The participants deliberated on different international instruments that supported the inclusion of women’s right to access to information, which include Article 19 of the Universal Declaration of Human Rights, Article 19 of the International Covenant of Civil and Political Rights, Article 13 of the American Convention on Human Rights, and Article 9 of the African Charter on Human and People’s Rights which provides for a right for all persons to “seek, receive and impart information,” and Article 10 of the European Convention on Human Rights that establishes a similar right to “receive and impart information”.

In addition, the participants also acknowledged that although there have been great advances in the right of access to information over the past two decades, significant challenges have to be overcome to ensure a meaningful right to information by all people, particularly women and marginalized populations.

They also noted that women are often excluded from the flow of information, both essential and strategic information, and are unable to exercise the fundamental right of access to information with the same frequency, ease, and rate of success as men, thus limiting their ability to enjoy the benefits that the right of access to information may provide.

Considering all the justifications above, the participants concluded among other things, that the right of women to access information is essential to their economic empowerment, participation in public life, and the promotion and protection of their human rights; women need a wide scope of transformative information that can further women’s equality; women’s right to a full scope of public information should be made explicit in existing human rights instruments, such as the Convention for the Elimination of All Forms of Discrimination Against Women (CEDAW), and in the strategic planning and work of intergovernmental agencies and platforms; the Sustainable Development Goals provide an opportunity to demonstrate the value of access to information for women, and correspondingly, without information reaching women, the goals will not be achieved; the Open Government Partnership (OGP), a voluntary compact among 75 countries, offers an opening to advance women’s engagement and the right of access to information. The OGP should strive for increased women’s participation in the co-creation, implementation, and validation of national commitments. National Action Plans should include commitments that are gender-transformative.

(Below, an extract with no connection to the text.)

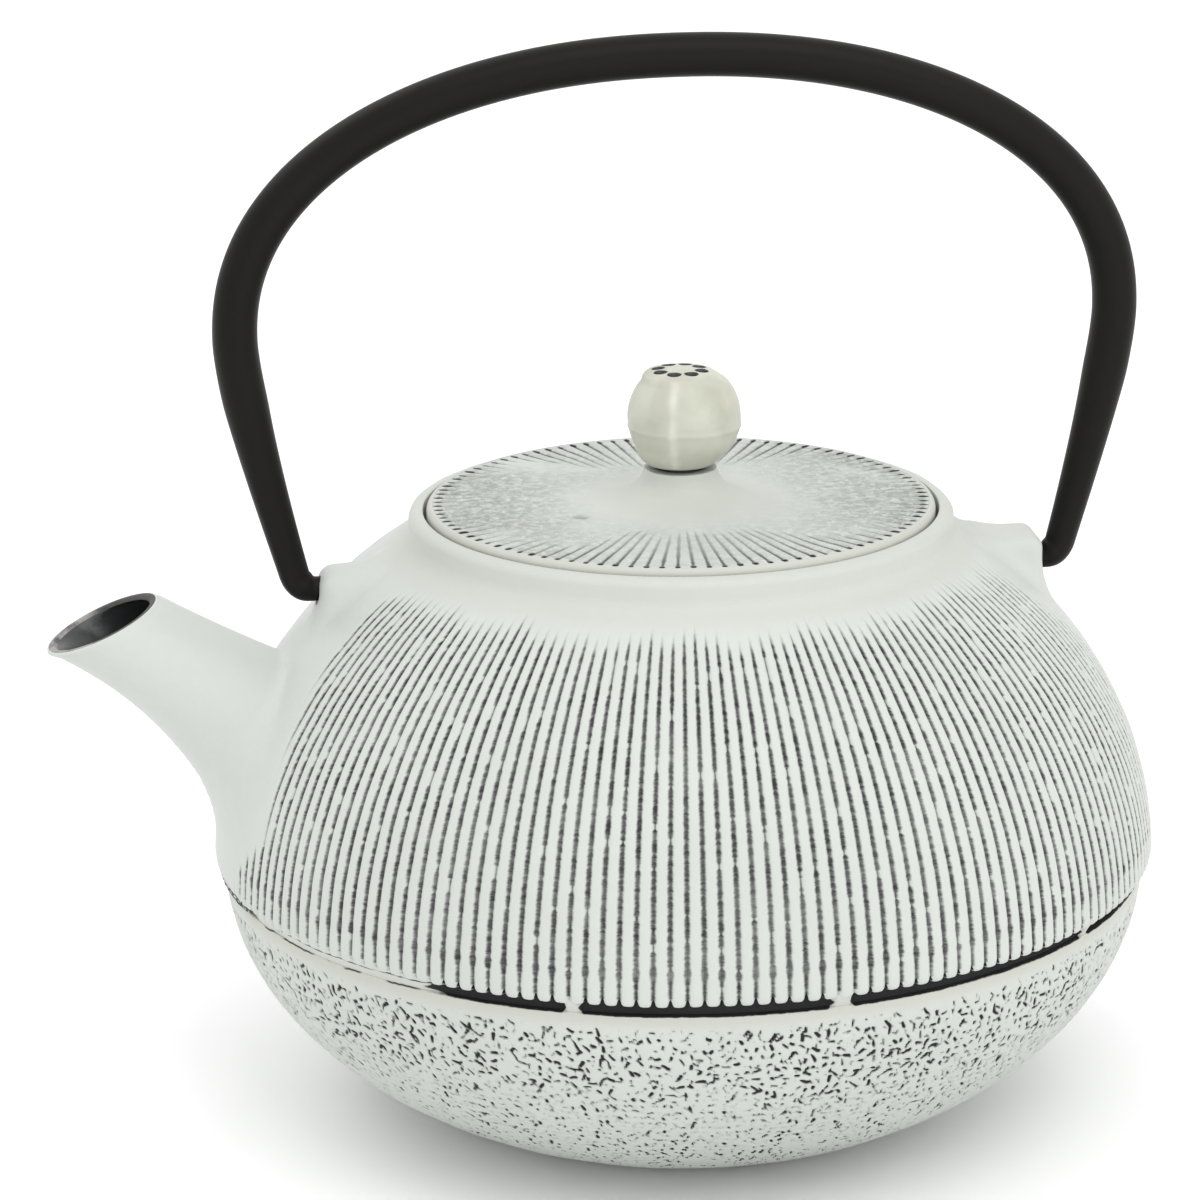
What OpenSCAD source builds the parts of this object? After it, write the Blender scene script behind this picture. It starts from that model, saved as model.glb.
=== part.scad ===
// Cast iron teapot with a hinged bail handle, a drop-in lid and a steel infuser basket.
// Origin: on the pot's axis, in the plane it rests on. +Z is up, the spout points to -X.

/* [Pot] */
// Largest diameter of the pot, at the lower edge of the ribbed half
body_d = 165; // [138:1:200]
// Height of the collar round the lid, above the resting plane
body_h = 107; // [96:1:130]
// Height of the seam between the ribbed half and the bowl
seam_z = 45; // [37:1:54]
// Height of the open seam groove
seam_gap = 2; // [1:0.1:3]
// How far the ribbed half stands out over the bowl
seam_step = 1.7; // [0.8:0.1:3]
// Thickness of the cast wall
wall = 3; // [2.4:0.1:4]
// Diameter of the foot ring
foot_d = 80; // [64:1:98]
// Width of the foot ring
foot_w = 5; // [3:0.5:8]
// Depth of the hollow inside the foot ring
foot_hollow = 1.5; // [0.8:0.1:2.4]

/* [Mouth] */
// Diameter of the round opening under the lid
mouth_d = 79; // [66:1:96]
// Width of the ledge that carries the lid and the infuser
ledge_w = 5.5; // [4.6:0.1:8]
// Depth of the lid recess below the collar
recess_h = 3.8; // [3:0.1:5]
// Radius of the rounded collar
collar_r = 1.7; // [1.3:0.1:3.2]
// Height of the collar over the shoulder
collar_h = 4.8; // [3.6:0.1:7]
// Thickness of the ledge
ledge_t = 4.2; // [3:0.1:6]

/* [Spout] */
// Distance from the pot's widest wall to the middle of the spout's mouth
spout_out = 17.9; // [14:0.1:24]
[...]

The following recommendations were given by the participants at the end of the conference to correct the inequities facing women in the exercise of the right to information and the advancement of women worldwide.

• Creation of a coalition to articulate strategies and coordinate efforts to elevate access to information as a transformational right to advance gender equality, economic empowerment, and the promotion and protection of women’s rights. The coalition, which would be led by a high level advisory council, should include government leaders and public officials, groups from the women’s movement, the right to information and open government advocates, human rights activists, regional networks, National Human Rights Commissions, Information Commissioners, youth-led movements, media, telecommunication companies, the private sector, and others.

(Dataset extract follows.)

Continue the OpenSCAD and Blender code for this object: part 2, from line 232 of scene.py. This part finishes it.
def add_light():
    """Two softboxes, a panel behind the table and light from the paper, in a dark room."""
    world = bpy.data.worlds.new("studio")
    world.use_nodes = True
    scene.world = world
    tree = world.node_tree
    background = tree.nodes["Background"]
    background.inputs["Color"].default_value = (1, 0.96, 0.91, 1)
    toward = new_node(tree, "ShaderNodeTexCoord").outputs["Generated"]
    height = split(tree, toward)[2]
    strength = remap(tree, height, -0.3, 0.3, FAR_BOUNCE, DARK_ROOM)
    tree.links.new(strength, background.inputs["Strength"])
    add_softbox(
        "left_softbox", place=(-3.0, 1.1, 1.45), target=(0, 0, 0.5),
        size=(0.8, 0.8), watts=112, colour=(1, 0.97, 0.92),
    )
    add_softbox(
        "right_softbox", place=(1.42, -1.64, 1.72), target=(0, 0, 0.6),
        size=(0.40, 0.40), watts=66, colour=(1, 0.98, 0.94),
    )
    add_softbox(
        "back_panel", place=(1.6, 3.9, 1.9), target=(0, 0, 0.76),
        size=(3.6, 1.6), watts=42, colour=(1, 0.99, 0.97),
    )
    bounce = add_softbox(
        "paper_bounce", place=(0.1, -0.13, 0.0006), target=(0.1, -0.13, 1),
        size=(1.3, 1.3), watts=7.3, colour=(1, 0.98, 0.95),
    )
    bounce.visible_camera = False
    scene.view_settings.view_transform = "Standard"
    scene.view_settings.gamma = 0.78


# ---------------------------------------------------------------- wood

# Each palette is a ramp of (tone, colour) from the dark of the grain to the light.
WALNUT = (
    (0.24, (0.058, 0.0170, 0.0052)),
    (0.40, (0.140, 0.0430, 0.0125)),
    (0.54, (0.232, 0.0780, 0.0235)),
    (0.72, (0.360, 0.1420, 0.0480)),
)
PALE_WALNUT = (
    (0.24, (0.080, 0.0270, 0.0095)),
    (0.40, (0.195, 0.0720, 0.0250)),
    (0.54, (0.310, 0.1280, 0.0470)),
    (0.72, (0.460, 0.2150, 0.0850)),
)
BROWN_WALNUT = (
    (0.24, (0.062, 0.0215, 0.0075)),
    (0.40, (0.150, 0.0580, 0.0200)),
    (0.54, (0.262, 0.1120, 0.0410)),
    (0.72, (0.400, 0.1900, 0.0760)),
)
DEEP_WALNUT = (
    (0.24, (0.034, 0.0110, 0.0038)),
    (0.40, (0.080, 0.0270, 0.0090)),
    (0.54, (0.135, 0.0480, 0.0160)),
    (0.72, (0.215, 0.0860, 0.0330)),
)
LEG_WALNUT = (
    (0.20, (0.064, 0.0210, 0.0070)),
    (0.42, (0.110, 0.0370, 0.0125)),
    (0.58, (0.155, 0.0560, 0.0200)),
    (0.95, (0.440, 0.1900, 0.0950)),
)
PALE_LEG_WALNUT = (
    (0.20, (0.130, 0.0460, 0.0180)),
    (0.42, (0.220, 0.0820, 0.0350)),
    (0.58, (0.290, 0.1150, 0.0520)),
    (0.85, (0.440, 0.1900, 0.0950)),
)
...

• Making the right of access to information for women explicit within international and regional human rights instruments and mechanisms, including: Drafting a specific General Recommendation on Women’s Right of Access to Information by the CEDAW Committee; developing or amending and promoting regional declarations and protocols for women’s right of access to information; compiling country and shadow reports on Women’s Right of Access to Information as part of periodic reporting to human rights bodies; preparing annual and special reports on women’s right of access to information by UN and Regional Special Rapporteurs, Working Groups, and Independent Experts.
• Engaging United Nation agencies, including UN Women, regional bodies, and existing platforms, such as the Sustainable Development Goals and Open Government Partnership, to ensure that women can access critical information to allow for meaningful participation in their processes and to focus on outcomes and commitments that empower women.
• Ensuring that access to information legal frameworks are gender-sensitive and implemented in ways that support women’s ability to fully exercise the right, including: Drafting or reviewing legal frameworks through a gender-sensitive lens; developing, identifying, and proactively disclosing information and data sets meaningful for women; placing information in spaces accessible to all women and through modes and means (language, formats, presentation, simplified language) that allow women to access and use the information, particularly marginalized women; employing solutions to overcome structural obstacles that hinder women’s exercise of the right; disaggregating information related to requesters by sex; engaging oversight bodies to promote women’s right of access to information and report on progress.

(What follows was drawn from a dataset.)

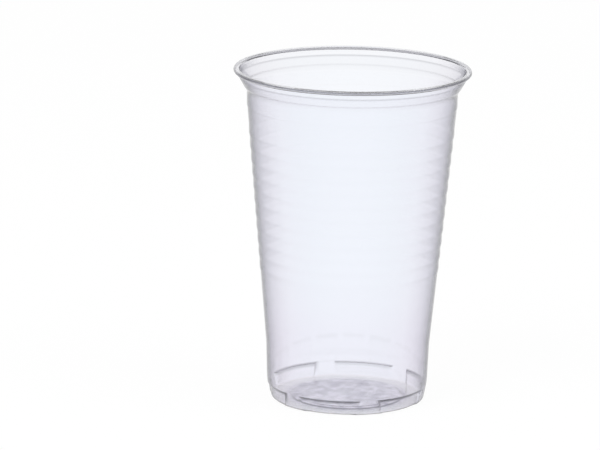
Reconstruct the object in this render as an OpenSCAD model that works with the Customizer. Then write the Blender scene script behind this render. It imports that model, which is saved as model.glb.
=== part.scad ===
// Clear plastic disposable cup, formed in one piece from a heated sheet.
// The origin is the middle of the foot, on the surface that the cup stands on, and +Z points up.

/* [Overall] */
// Height from the foot to the top of the rolled lip
cup_h = 100.5; // [90:0.5:130]
// Thickness of the side wall
wall = 0.2; // [0.15:0.01:0.3]
// Thickness of the floor
floor_t = 0.26; // [0.2:0.01:0.5]

/* [Rolled lip] */
// Outside diameter across the rolled lip
lip_d = 70.9; // [69:0.1:76]
// Height of the roll
lip_h = 1.2; // [1:0.05:1.6]
// Width of the roll, from the inside of the mouth to its outside
lip_w = 1.85; // [1.7:0.05:2.1]
// Thickness of the sheet in the roll, the collar and the upper part of the flare
lip_wall = 0.3; // [0.25:0.01:0.35]
// Height of the upright collar between the flare and the roll
collar_h = 1.35; // [0.5:0.05:2]

/* [Flare and neck] */
// Diameter of the upright neck, just below the flare
neck_d = 62.8; // [62.6:0.1:63.8]
// Height of the neck, from the shoulder to the flare
neck_h = 4.25; // [3:0.05:6]
// Height of the flare, from the neck to the collar
flare_h = 4.2; // [3.4:0.05:6]
// Height from the neck to the line where the sheet of the flare thickens
crease_h = 1.5; // [1.2:0.05:2.2]
// Draft of the neck, as the radius that it loses from its top to its foot
neck_draft = 0.05; // [0:0.01:0.1]

/* [Tapered wall] */
// Diameter at the top of the tapered wall, just below the shoulder
taper_top_d = 62.4; // [61.5:0.1:62.5]
// Diameter at the foot of the tapered wall, where it meets the stacking band
taper_low_d = 49.02; // [48.6:0.02:52]
// Height of the small shoulder between the tapered wall and the neck
shoulder_h = 0.35; // [0.2:0.05:1]

/* [Grip rings] */
// Number of raised rings round the tapered wall
ring_n = 11; // [3:1:12]
// Distance from the shoulder down to the crest of the top ring
ring_drop = 8.25; // [4:0.05:14]
// Distance from crest to crest
ring_pitch = 4.09; // [3:0.01:4.3]
// Height over which a ring draws in again below its crest
ring_fall = 1.35; // [0.8:0.05:2]
// How far a crest stands out from the tapered wall
ring_out = 0.15; // [0.05:0.01:0.3]

/* [Stacking band] */
// Height of the nearly upright band above the foot
band_h = 16.6; // [14:0.2:22]
// Diameter at the lower end of the band
band_low_d = 48.36; // [47.8:0.02:48.9]
// Height at which the band starts to draw in towards the foot
tuck_h = 7; // [5.5:0.1:9]

/* [Foot and floor] */
// Outside diameter of the foot, above its rounded edge
foot_d = 46.6; // [46:0.1:47.4]
// Radius of the rounded edge of the foot
foot_round = 1; // [0.8:0.1:2]
// Diameter of the raised middle of the floor, at its lower edge
panel_d = 33.8; // [24:0.2:38]
// Height by which the middle of the floor is raised
panel_rise = 0.6; // [0.2:0.05:1.5]
// Width of the slope at the edge of the raised middle
panel_slope = 1; // [0.5:0.1:2]

/* [Stacking ledges] */
// Number of pockets pressed into the foot of the band
ledge_n = 6; // [3:1:7]
// Height of the ledge that closes each pocket
ledge_z = 4.1; // [3.2:0.1:5]
// Width of the ledge
ledge_w = 1; // [0.7:0.05:1.4]
// Angle that one pocket takes up at the outside of the cup
ledge_arc = 46; // [30:1:48]
// Lean of the sloped ends of a pocket, away from the radial direction
ledge_lean = 45; // [20:5:60]
// Turn of the first pocket away from the front, which is -Y
ledge_turn = -13.2; // [-30:0.1:30]

/* [Hidden] */
$fn = 120;
// Points on one bend of the outline
bend_n = 6;
// Points on the slope above the crest of a ring, and on the slope below it
ring_above_n = 4;
ring_below_n = 3;
// Length by which a cutting shape runs past what it cuts
past = 1;
lip_r = lip_d / 2;
lip_in_r = lip_r - lip_w;
lip_z = cup_h - lip_h;
// Radius of the bends of the roll, and their middles on its outside and on its inside
roll_bend = lip_h / 2;
roll_z = cup_h - roll_bend;
roll_out_r = lip_r - roll_bend;
roll_in_r = lip_in_r + roll_bend;
neck_r = neck_d / 2;
collar_z = lip_z - collar_h;
neck_top_z = collar_z - flare_h;
neck_low_z = neck_top_z - neck_h;
shoulder_z = neck_low_z - shoulder_h;
crease_z = neck_top_z + crease_h;
flare_lean = (lip_in_r + wall - neck_r) / flare_h;
// Height of the crest of the lowest ring, and of the upper edge of the top ring
ring_low_z = shoulder_z - ring_drop - (ring_n - 1) * ring_pitch;
ring_top_z = shoulder_z - ring_drop + ring_pitch - ring_fall;
// Reach of the soft bends at the neck and at the top of the band
neck_bend = 0.8;
band_bend = 1.2;
// How far the drawn-in part of the band stays inside the line of the band at its middle
tuck_ease = 0.12;
taper_lean = (taper_top_d - taper_low_d) / 2 / (shoulder_z - band_h);
band_lean = (taper_low_d - band_low_d) / 2 / (band_h - tuck_h);
foot_r = foot_d / 2;
panel_r = panel_d / 2;

// Points on a circle of the given radius about [x, y], from angle a to angle b
function arc(x, y, radius, a, b) =
    [for (i = [0:bend_n]) let (t = a + (b - a) * i / bend_n) [x + radius * cos(t), y + radius * sin(t)]];

// Points on a soft bend that leaves a towards b and arrives at c
function bend(a, b, c) =
    [for (i = [0:bend_n]) let (t = i / bend_n) (1 - t) * (1 - t) * a + 2 * t * (1 - t) * b + t * t * c];

// Radius of the tapered wall, of the band and of the flare, on the outside, at height z
function taper_r(z) = taper_low_d / 2 + (z - band_h) * taper_lean;
function band_r(z) = band_low_d / 2 + (z - tuck_h) * band_lean;
function flare_r(z) = neck_r + (z - neck_top_z) * flare_lean;

// The drawn-in lower end of the band, from the foot up
function tuck_points() =
    bend([foot_r, foot_round],
         [band_r(tuck_h) - tuck_ease, (foot_round + tuck_h) / 2],
         [band_r(tuck_h), tuck_h]);

// Outside radius of the cup at the height of the ledges
ledge_r = lookup(ledge_z, [for (p = tuck_points()) [p[1], p[0]]]);
pocket_r = ledge_r - ledge_w;

// A point of the tapered wall at height z, in a ring that is at the given share of its rise
function ring_point(z, share) = [taper_r(z) + ring_out * (1 - cos(180 * share)) / 2, z];

// One raised ring of the tapered wall, with its crest at height z, up to just short of the next one
function ring_points(z) = concat(
    [for (i = [0:ring_below_n - 1]) ring_point(z - ring_fall * (1 - i / ring_below_n), i / ring_below_n)],
    [for (i = [0:ring_above_n - 1])
        ring_point(z + (ring_pitch - ring_fall) * i / ring_above_n, 1 - i / ring_above_n)]);

// The side of the cup from the foot up to the top of the neck, at the given depth under its outside
function side_points(skin) = [
    for (p = tuck_points()) [p[0] - skin, p[1]],
    for (p = bend([band_r(band_h - band_bend), band_h - band_bend], [taper_r(band_h), band_h],
                  [taper_r(band_h + band_bend), band_h + band_bend])) [p[0] - skin, p[1]],
    for (k = [0:ring_n - 1], p = ring_points(ring_low_z + k * ring_pitch)) [p[0] - skin, p[1]],
    [taper_r(ring_top_z) - skin, ring_top_z],
    [taper_r(shoulder_z) - skin, shoulder_z],
    [neck_r - neck_draft - skin, neck_low_z],
    for (p = bend([neck_r, neck_top_z - neck_bend], [neck_r, neck_top_z],
                  [flare_r(neck_top_z + neck_bend), neck_top_z + neck_bend])) [p[0] - skin, p[1]]
];

// The floor of the cup from the axis to the foot, at the given depth above its underside
function floor_points(skin, radius) = [
    [0, panel_rise + skin],
    [panel_r - panel_slope, panel_rise + skin],
    [panel_r, skin],
    for (p = arc(radius - foot_round, foot_round, foot_round - skin, -90, 0)) p
];

// The outside of the cup, as a solid that is closed at the top
module outside() {
    rotate_extrude()
        polygon(concat(
            floor_points(0, foot_r),
            side_points(0),
            [[flare_r(crease_z), crease_z],
             [flare_r(crease_z + lip_wall) + lip_wall - wall, crease_z + lip_wall],
             [lip_in_r + lip_wall, collar_z],
             [lip_in_r + lip_wall, lip_z]],
            arc(roll_out_r, roll_z, roll_bend, -90, 0),
            arc(roll_out_r, roll_z, roll_bend, 0, 90),
            [[0, cup_h]]));
}

// The space inside the cup, open upwards past the lip
module inside() {
    rotate_extrude()
        polygon(concat(
            floor_points(floor_t, foot_r + floor_t - wall),
            side_points(wall),
            [[lip_in_r, collar_z]],
            arc(roll_in_r, roll_z, roll_bend, 180, 90),
            [[roll_in_r, cup_h + past],
             [0, cup_h + past]]));
}

// The hollow in the roll, open downwards between the free edge of the sheet and the flare
module roll_hollow() {
    hollow = roll_bend - lip_wall;
    rotate_extrude()
        polygon(concat(
            [[lip_in_r + lip_wall, lip_z - past]],
            arc(roll_in_r, roll_z, hollow, 180, 90),
            arc(roll_out_r, roll_z, hollow, 90, -90),
            [[roll_out_r, lip_z - past]]));
}

// Plan of one pocket with its middle on +X, whose sloped ends lie outwards by skin
module pocket_plan(skin) {
    end_in = (ledge_w + foot_round + past) / cos(ledge_lean);
    end_out = (lip_r - ledge_r) / cos(ledge_lean);
    lean_along = [cos(ledge_arc / 2 + ledge_lean), sin(ledge_arc / 2 + ledge_lean)];
    lean_off = [-lean_along[1], lean_along[0]];
    corner = ledge_r * [cos(ledge_arc / 2), sin(ledge_arc / 2)] + lean_off * skin;
    near = corner - lean_along * end_in;
    far = corner + lean_along * end_out;
    polygon([near, far, [far[0], -far[1]], [near[0], -near[1]]]);
}

// The pockets under the ledges, grown by skin towards the inside of the cup
module pockets(skin) {
    intersection() {
        rotate_extrude()
            polygon(concat(
                [[pocket_r - foot_round, -past]],
                arc(pocket_r - foot_round, foot_round, foot_round - skin, -90, 0),
                [[pocket_r - skin, ledge_z + skin],
                 [lip_r, ledge_z + skin],
                 [lip_r, -past]]));
        for (k = [0:ledge_n - 1])
            rotate([0, 0, -90 + ledge_turn + k * 360 / ledge_n])
                translate([0, 0, -2 * past])
                    linear_extrude(ledge_z + 4 * past)
                        pocket_plan(skin);
    }
}

module cup() {
    color([0.88, 0.9, 0.95, 0.6])
        difference() {
            outside();
            pockets(0);
            difference() {
                inside();
                pockets(wall);
            }
            roll_hollow();
        }
}

cup();
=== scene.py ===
"""Looks of the clear plastic disposable cup: formed sheet, plastic, floor, light and camera."""
import math

import bpy
import numpy as np
from mathutils import Matrix, Vector

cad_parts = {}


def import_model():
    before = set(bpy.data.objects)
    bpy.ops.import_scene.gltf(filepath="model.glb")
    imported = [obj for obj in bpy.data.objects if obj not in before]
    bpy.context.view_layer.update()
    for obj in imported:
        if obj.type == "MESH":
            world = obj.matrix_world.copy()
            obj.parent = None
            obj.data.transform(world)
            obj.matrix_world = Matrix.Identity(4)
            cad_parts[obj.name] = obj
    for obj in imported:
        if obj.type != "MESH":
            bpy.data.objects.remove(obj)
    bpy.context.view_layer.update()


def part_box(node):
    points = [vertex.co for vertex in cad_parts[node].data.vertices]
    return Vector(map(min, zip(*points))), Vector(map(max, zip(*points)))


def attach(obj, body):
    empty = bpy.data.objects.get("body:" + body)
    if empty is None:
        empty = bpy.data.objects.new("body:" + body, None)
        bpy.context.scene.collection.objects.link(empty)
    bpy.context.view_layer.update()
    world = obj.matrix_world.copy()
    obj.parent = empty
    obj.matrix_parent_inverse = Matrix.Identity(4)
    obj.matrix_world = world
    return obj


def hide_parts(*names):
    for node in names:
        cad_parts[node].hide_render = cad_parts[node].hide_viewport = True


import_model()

# Sizes in millimetres, as the solid has them. The height and the lip come from the frame
MM = 0.001
_, solid_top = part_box("cup")
CUP_H = solid_top.z / MM
LIP_R = max(solid_top.x, solid_top.y) / MM
WALL = 0.2
FLOOR_T = 0.26
LIP_W = 1.85
LIP_H = 1.2
LIP_WALL = 0.3
COLLAR_H = 1.35
NECK_R = 31.4
NECK_H = 4.25
NECK_DRAFT = 0.05
NECK_BEND = 0.8
FLARE_H = 4.2
CREASE_H = 1.5
SHOULDER_H = 0.35
TAPER_TOP_R = 31.2
TAPER_LOW_R = 24.51
BAND_H = 16.6
BAND_LOW_R = 24.18
BAND_BEND = 1.2
TUCK_H = 7.0
TUCK_EASE = 0.12
RINGS = 11
RING_DROP = 8.25
RING_PITCH = 4.09
RING_FALL = 1.35
RING_OUT = 0.15
FOOT_R = 23.3
FOOT_ROUND = 1.0
PANEL_R = 16.9
PANEL_RISE = 0.6
PANEL_SLOPE = 1.0
LEDGES = 6
LEDGE_Z = 4.1
LEDGE_W = 1.0
LEDGE_ARC = 46.0
LEDGE_LEAN = 45.0
LEDGE_TURN = -13.2

# Rounded corners, which the solid leaves sharp
LEDGE_IN_ROUND = 0.35
LEDGE_OUT_ROUND = 0.55
PANEL_ROUND = 0.5
SHOULDER_ROUND = 0.25
COLLAR_ROUND = 0.15
# Height over which the sheet thickens at the crease
CREASE_STEP = 0.1
# Rounding of the sloped ends of a pocket, as a share of its depth
END_ROUND = 0.4
# Degrees inside and outside the edge of a pocket within which its sloped end lies
END_SPAN = (3.2, 0.8)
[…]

• Changing the dominant culture within institutions to make them gender responsive and within society to promote women’s right of access to information, including: Engaging elected, appointed, community, traditional, and religious leaders to be vocal champions of women’s right to information; training government officials to be gender sensitive and responsive; decentralizing information, using media, libraries, community members, and other accessible mediums; making people aware of women’s right to information; developing curriculum and using centers of education to teach about women’s right of access to information and to enhance women and girl’s confidence in requesting information.
• Commissioning research and culturally-rooted pilot projects on women’s information needs, structural obstacles that hinder access, the role that information plays in women’s increased political participation and leadership, best use of information and communication technologies to reach women with meaningful information, and the levers of change.
• Mitigating risks and backlash faced by women who exercise the right of access to information.
• Mobilizing resources to support programmatic initiatives to secure women’s right of access to information.